## PROMPT
The records that follow are to be repeated without alteration.

(A block of data)
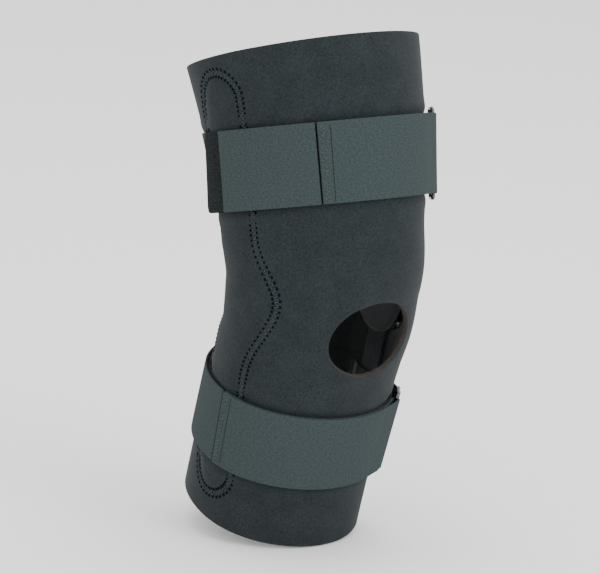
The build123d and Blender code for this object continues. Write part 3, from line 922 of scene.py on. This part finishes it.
def pad_cover():
    """Cover of the pad on the +X side, blown up by the cloth simulation."""
    grid = bmesh.new()
    bmesh.ops.create_icosphere(grid, subdivisions=4, radius=1.0)
    for vert in grid.verts:
        flat = vert.co.copy()
        crown = math.copysign(abs(flat.x) ** PAD_CROWN, flat.x)
        vert.co = Vector((crown * pad_half.x * PAD_START, flat.y * pad_half.y * PAD_FIT,
                          flat.z * pad_half.z * PAD_FIT)) + pad_centre
    piece = to_object(grid, "left_pad")
    rest = [vert.co.copy() for vert in piece.data.vertices]
    cloth = piece.modifiers.new("cloth", "CLOTH")
    cloth.settings.use_pressure = True
    cloth.settings.uniform_pressure_force = PAD_PRESSURE
    cloth.settings.effector_weights.gravity = 0
    scene = bpy.context.scene
    for frame_number in range(1, PAD_FRAMES + 1):
        scene.frame_set(frame_number)
    apply_modifiers(piece)
    scene.frame_set(1)
    for vert, start in zip(piece.data.vertices, rest):
        moved = vert.co - start
        if moved.length > PAD_SWELL * MM:
            vert.co = start + moved.normalized() * PAD_SWELL * MM
    for vert in piece.data.vertices:
        vert.co.x = min(max(vert.co.x, pad_low.x), pad_high.x)
    return piece


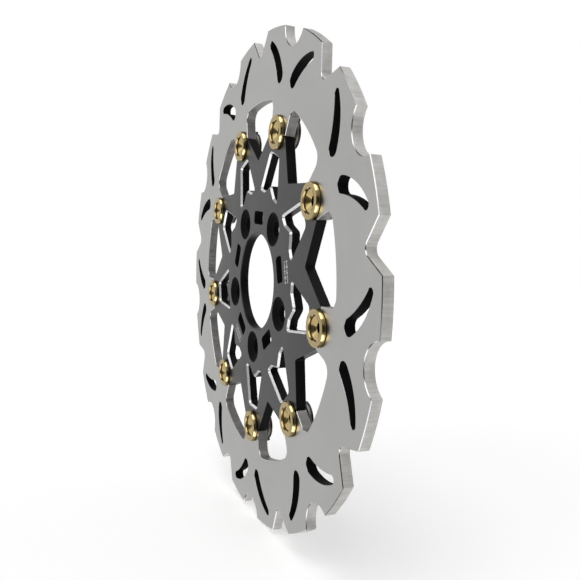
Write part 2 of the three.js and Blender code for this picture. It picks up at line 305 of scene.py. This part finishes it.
class Nodes:
    """Short calls for building a shader tree."""

    def __init__(self, name):
        self.material = bpy.data.materials.new(name)
        self.material.use_nodes = True
        self.tree = self.material.node_tree
        self.shader = self.tree.nodes["Principled BSDF"]

    def add(self, kind, inputs=(), **settings):
        node = self.tree.nodes.new(kind)
        for key, value in settings.items():
            setattr(node, key, value)
        for key, value in dict(inputs).items():
            self.feed(node.inputs[key], value)
        return node

    def feed(self, socket, value):
        if isinstance(value, bpy.types.NodeSocket):
            self.tree.links.new(value, socket)
        else:
            socket.default_value = value

    def math(self, operation, a, b):
        node = self.add("ShaderNodeMath", operation=operation)
        self.feed(node.inputs[0], a)
        self.feed(node.inputs[1], b)
        return node.outputs[0]

    def spread(self, noise, low, high):
        """Maps the range that a noise really fills to low and high."""
        node = self.add("ShaderNodeMapRange", {
            "Value": noise, "From Min": NOISE_LOW, "From Max": NOISE_HIGH,
            "To Min": low, "To Max": high})
        return node.outputs["Result"]

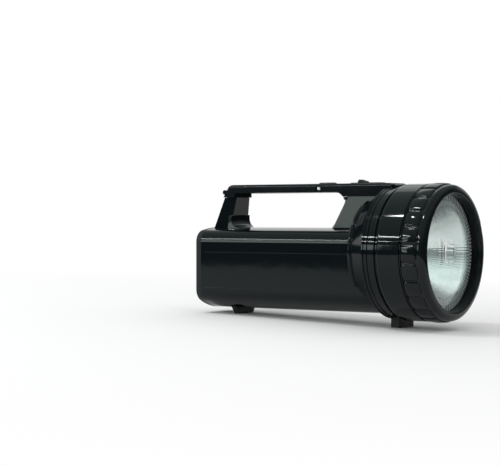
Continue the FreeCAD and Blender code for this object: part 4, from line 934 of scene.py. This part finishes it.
# The backdrop is white to the camera and in glass and gloss; in front of the lamp the room is dim at
# eye level and lighter overhead, and everything else gets an even soft light
def buildWorld():
    s = roomPlan
    world = bpy.data.worlds.new("studio")
    bpy.context.scene.world = world
    world.use_nodes = True
    tree = world.node_tree
    tree.nodes.clear()
    out = tree.nodes.new("ShaderNodeOutputWorld")
    path = tree.nodes.new("ShaderNodeLightPath")
    coord = tree.nodes.new("ShaderNodeTexCoord")
    split = tree.nodes.new("ShaderNodeSeparateXYZ")
    tree.links.new(coord.outputs["Generated"], split.inputs["Vector"])
    back = math2(tree, "ADD", math2(tree, "MULTIPLY", split.outputs["X"], s["behind"][0]),
                 math2(tree, "MULTIPLY", split.outputs["Y"], s["behind"][1]))
    fadeFrom = s["backdropTop"] - s["backdropFade"]
    low = ramp(tree, split.outputs["Z"], fadeFrom, s["backdropTop"], 1.0, 0.0)
    backdrop = math2(tree, "MULTIPLY", ramp(tree, back, s["sideFrom"], s["sideTo"]), low)
    front = ramp(tree, split.outputs["Z"], s["bandFrom"], s["bandTo"], s["bandLevel"], s["ceiling"])
    mirrored = math2(tree, "MAXIMUM", backdrop, front)
    fadeFrom = s["bandFrom"] - s["glassFade"]
    through = ramp(tree, split.outputs["Z"], fadeFrom, s["bandTo"], s["glassLow"], s["glassHigh"])
    through = math2(tree, "MAXIMUM", backdrop, through)
    level = stagePlan["ambient"]
    kinds = (("Is Glossy Ray", mirrored), ("Is Transmission Ray", through), ("Is Camera Ray", 1.0))
    for rays, value in kinds:
        pick = node(tree, "ShaderNodeMix", data_type="FLOAT")
        feed(tree, pick.inputs[0], path.outputs[rays])
        feed(tree, pick.inputs[2], level)
        feed(tree, pick.inputs[3], value)
        level = pick.outputs[0]
    sky = tree.nodes.new("ShaderNodeBackground")
    dim = math2(tree, "MULTIPLY", path.outputs["Is Glossy Ray"], math2(tree, "SUBTRACT", 1.0, backdrop))
    tree.links.new(blendColour(tree, dim, plainWhite, s["roomTint"]), sky.inputs["Color"])
    tree.links.new(level, sky.inputs["Strength"])
    tree.links.new(sky.outputs["Background"], out.inputs["Surface"])


def areaLight(name, place, target, width, height, power, colour):
    data = bpy.data.lights.new(name, "AREA")
    data.shape = "RECTANGLE"
    data.size = width
    data.size_y = height
    data.energy = power
    data.color = colour
    made = bpy.data.objects.new(name, data)
    bpy.context.scene.collection.objects.link(made)
    made.location = place
    made.rotation_euler = (Vector(target) - Vector(place)).to_track_quat("-Z", "Y").to_euler()


# Place in metres, width, height and power
lightPlan = {
    "key": ((-0.82, -0.86, 1.65), 0.22, 0.1, 8),
    "stripHigh": ((-1.2, -1.7, 0.93), 0.8, 0.03, 7),
    "stripLow": ((-1.2, -1.75, 0.66), 0.5, 0.02, 1.8),
    "wall": ((-1.7, -2.4, 0.42), 0.75, 0.4, 5),
    "back": ((-0.8, 1.7, 1.5), 1.6, 1.0, 3.5),
    "rimSpot": ((0.05, 1.7, 0.14), 0.14, 0.06, 0.3),
}
lampTint = (0.97, 1.0, 0.99)
wallTint = (0.85, 1.0, 0.93)
lightsAim = (-120, 0, 0)


def buildLights():
    target = lampPoint(*lightsAim)
    for name, (place, width, height, power) in lightPlan.items():
        areaLight(name, place, target, width, height, power, wallTint if name == "wall" else lampTint)


cameraPlan = {"place": (633.1, -1249.0, 34.18), "yaw": 34.62, "pitch": 0.648, "focal": 108.0,
              "sensor": 36.0}


def buildCamera():
    data = bpy.data.cameras.new("camera")
    data.lens = cameraPlan["focal"]
    data.sensor_width = cameraPlan["sensor"]
    camera = bpy.data.objects.new("camera", data)
    bpy.context.scene.collection.objects.link(camera)
    yaw, pitch = math.radians(cameraPlan["yaw"]), math.radians(cameraPlan["pitch"])
    look = Vector((-math.sin(yaw) * math.cos(pitch), math.cos(yaw) * math.cos(pitch), -math.sin(pitch)))
    right = Vector((math.cos(yaw), math.sin(yaw), 0))
    top = right.cross(look)
    turn = lampTurn @ Matrix((right, top, -look)).transposed()
    camera.matrix_world = Matrix.Translation(lampPoint(*cameraPlan["place"])) @ turn.to_4x4()
    bpy.context.scene.camera = camera


buildStage()
buildWorld()
buildLights()
buildCamera()
bpy.context.scene.view_settings.view_transform = "Standard"
print("stage, lights and camera set")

## EXERCISE RESPONSE
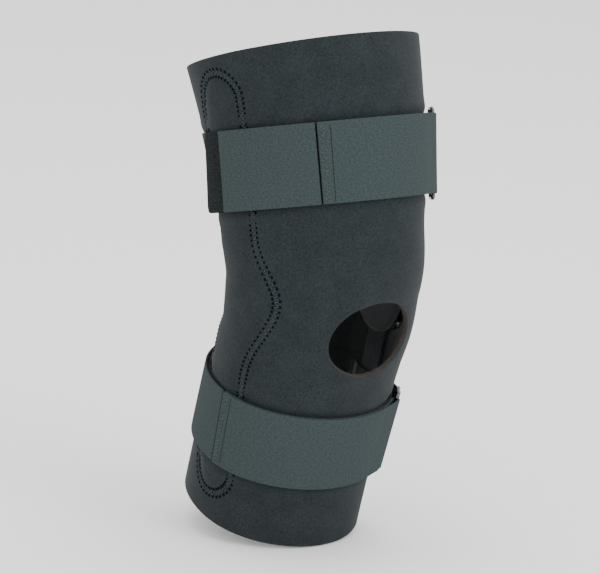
The build123d and Blender code for this object continues. Write part 3, from line 922 of scene.py on. This part finishes it.
def pad_cover():
    """Cover of the pad on the +X side, blown up by the cloth simulation."""
    grid = bmesh.new()
    bmesh.ops.create_icosphere(grid, subdivisions=4, radius=1.0)
    for vert in grid.verts:
        flat = vert.co.copy()
        crown = math.copysign(abs(flat.x) ** PAD_CROWN, flat.x)
        vert.co = Vector((crown * pad_half.x * PAD_START, flat.y * pad_half.y * PAD_FIT,
                          flat.z * pad_half.z * PAD_FIT)) + pad_centre
    piece = to_object(grid, "left_pad")
    rest = [vert.co.copy() for vert in piece.data.vertices]
    cloth = piece.modifiers.new("cloth", "CLOTH")
    cloth.settings.use_pressure = True
    cloth.settings.uniform_pressure_force = PAD_PRESSURE
    cloth.settings.effector_weights.gravity = 0
    scene = bpy.context.scene
    for frame_number in range(1, PAD_FRAMES + 1):
        scene.frame_set(frame_number)
    apply_modifiers(piece)
    scene.frame_set(1)
    for vert, start in zip(piece.data.vertices, rest):
        moved = vert.co - start
        if moved.length > PAD_SWELL * MM:
            vert.co = start + moved.normalized() * PAD_SWELL * MM
    for vert in piece.data.vertices:
        vert.co.x = min(max(vert.co.x, pad_low.x), pad_high.x)
    return piece


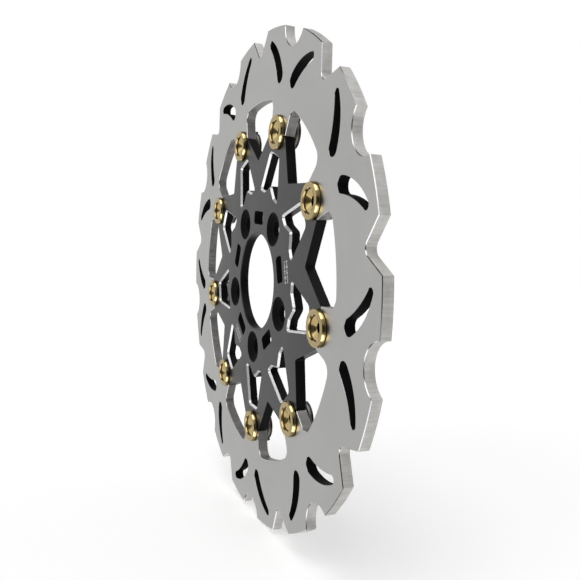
Write part 2 of the three.js and Blender code for this picture. It picks up at line 305 of scene.py. This part finishes it.
class Nodes:
    """Short calls for building a shader tree."""

    def __init__(self, name):
        self.material = bpy.data.materials.new(name)
        self.material.use_nodes = True
        self.tree = self.material.node_tree
        self.shader = self.tree.nodes["Principled BSDF"]

    def add(self, kind, inputs=(), **settings):
        node = self.tree.nodes.new(kind)
        for key, value in settings.items():
            setattr(node, key, value)
        for key, value in dict(inputs).items():
            self.feed(node.inputs[key], value)
        return node

    def feed(self, socket, value):
        if isinstance(value, bpy.types.NodeSocket):
            self.tree.links.new(value, socket)
        else:
            socket.default_value = value

    def math(self, operation, a, b):
        node = self.add("ShaderNodeMath", operation=operation)
        self.feed(node.inputs[0], a)
        self.feed(node.inputs[1], b)
        return node.outputs[0]

    def spread(self, noise, low, high):
        """Maps the range that a noise really fills to low and high."""
        node = self.add("ShaderNodeMapRange", {
            "Value": noise, "From Min": NOISE_LOW, "From Max": NOISE_HIGH,
            "To Min": low, "To Max": high})
        return node.outputs["Result"]

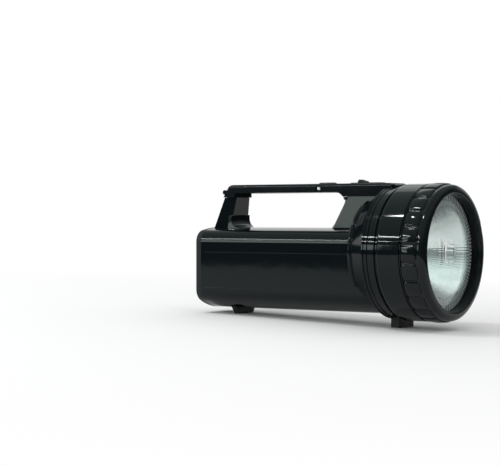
Continue the FreeCAD and Blender code for this object: part 4, from line 934 of scene.py. This part finishes it.
# The backdrop is white to the camera and in glass and gloss; in front of the lamp the room is dim at
# eye level and lighter overhead, and everything else gets an even soft light
def buildWorld():
    s = roomPlan
    world = bpy.data.worlds.new("studio")
    bpy.context.scene.world = world
    world.use_nodes = True
    tree = world.node_tree
    tree.nodes.clear()
    out = tree.nodes.new("ShaderNodeOutputWorld")
    path = tree.nodes.new("ShaderNodeLightPath")
    coord = tree.nodes.new("ShaderNodeTexCoord")
    split = tree.nodes.new("ShaderNodeSeparateXYZ")
    tree.links.new(coord.outputs["Generated"], split.inputs["Vector"])
    back = math2(tree, "ADD", math2(tree, "MULTIPLY", split.outputs["X"], s["behind"][0]),
                 math2(tree, "MULTIPLY", split.outputs["Y"], s["behind"][1]))
    fadeFrom = s["backdropTop"] - s["backdropFade"]
    low = ramp(tree, split.outputs["Z"], fadeFrom, s["backdropTop"], 1.0, 0.0)
    backdrop = math2(tree, "MULTIPLY", ramp(tree, back, s["sideFrom"], s["sideTo"]), low)
    front = ramp(tree, split.outputs["Z"], s["bandFrom"], s["bandTo"], s["bandLevel"], s["ceiling"])
    mirrored = math2(tree, "MAXIMUM", backdrop, front)
    fadeFrom = s["bandFrom"] - s["glassFade"]
    through = ramp(tree, split.outputs["Z"], fadeFrom, s["bandTo"], s["glassLow"], s["glassHigh"])
    through = math2(tree, "MAXIMUM", backdrop, through)
    level = stagePlan["ambient"]
    kinds = (("Is Glossy Ray", mirrored), ("Is Transmission Ray", through), ("Is Camera Ray", 1.0))
    for rays, value in kinds:
        pick = node(tree, "ShaderNodeMix", data_type="FLOAT")
        feed(tree, pick.inputs[0], path.outputs[rays])
        feed(tree, pick.inputs[2], level)
        feed(tree, pick.inputs[3], value)
        level = pick.outputs[0]
    sky = tree.nodes.new("ShaderNodeBackground")
    dim = math2(tree, "MULTIPLY", path.outputs["Is Glossy Ray"], math2(tree, "SUBTRACT", 1.0, backdrop))
    tree.links.new(blendColour(tree, dim, plainWhite, s["roomTint"]), sky.inputs["Color"])
    tree.links.new(level, sky.inputs["Strength"])
    tree.links.new(sky.outputs["Background"], out.inputs["Surface"])


def areaLight(name, place, target, width, height, power, colour):
    data = bpy.data.lights.new(name, "AREA")
    data.shape = "RECTANGLE"
    data.size = width
    data.size_y = height
    data.energy = power
    data.color = colour
    made = bpy.data.objects.new(name, data)
    bpy.context.scene.collection.objects.link(made)
    made.location = place
    made.rotation_euler = (Vector(target) - Vector(place)).to_track_quat("-Z", "Y").to_euler()


# Place in metres, width, height and power
lightPlan = {
    "key": ((-0.82, -0.86, 1.65), 0.22, 0.1, 8),
    "stripHigh": ((-1.2, -1.7, 0.93), 0.8, 0.03, 7),
    "stripLow": ((-1.2, -1.75, 0.66), 0.5, 0.02, 1.8),
    "wall": ((-1.7, -2.4, 0.42), 0.75, 0.4, 5),
    "back": ((-0.8, 1.7, 1.5), 1.6, 1.0, 3.5),
    "rimSpot": ((0.05, 1.7, 0.14), 0.14, 0.06, 0.3),
}
lampTint = (0.97, 1.0, 0.99)
wallTint = (0.85, 1.0, 0.93)
lightsAim = (-120, 0, 0)


def buildLights():
    target = lampPoint(*lightsAim)
    for name, (place, width, height, power) in lightPlan.items():
        areaLight(name, place, target, width, height, power, wallTint if name == "wall" else lampTint)


cameraPlan = {"place": (633.1, -1249.0, 34.18), "yaw": 34.62, "pitch": 0.648, "focal": 108.0,
              "sensor": 36.0}


def buildCamera():
    data = bpy.data.cameras.new("camera")
    data.lens = cameraPlan["focal"]
    data.sensor_width = cameraPlan["sensor"]
    camera = bpy.data.objects.new("camera", data)
    bpy.context.scene.collection.objects.link(camera)
    yaw, pitch = math.radians(cameraPlan["yaw"]), math.radians(cameraPlan["pitch"])
    look = Vector((-math.sin(yaw) * math.cos(pitch), math.cos(yaw) * math.cos(pitch), -math.sin(pitch)))
    right = Vector((math.cos(yaw), math.sin(yaw), 0))
    top = right.cross(look)
    turn = lampTurn @ Matrix((right, top, -look)).transposed()
    camera.matrix_world = Matrix.Translation(lampPoint(*cameraPlan["place"])) @ turn.to_4x4()
    bpy.context.scene.camera = camera


buildStage()
buildWorld()
buildLights()
buildCamera()
bpy.context.scene.view_settings.view_transform = "Standard"
print("stage, lights and camera set")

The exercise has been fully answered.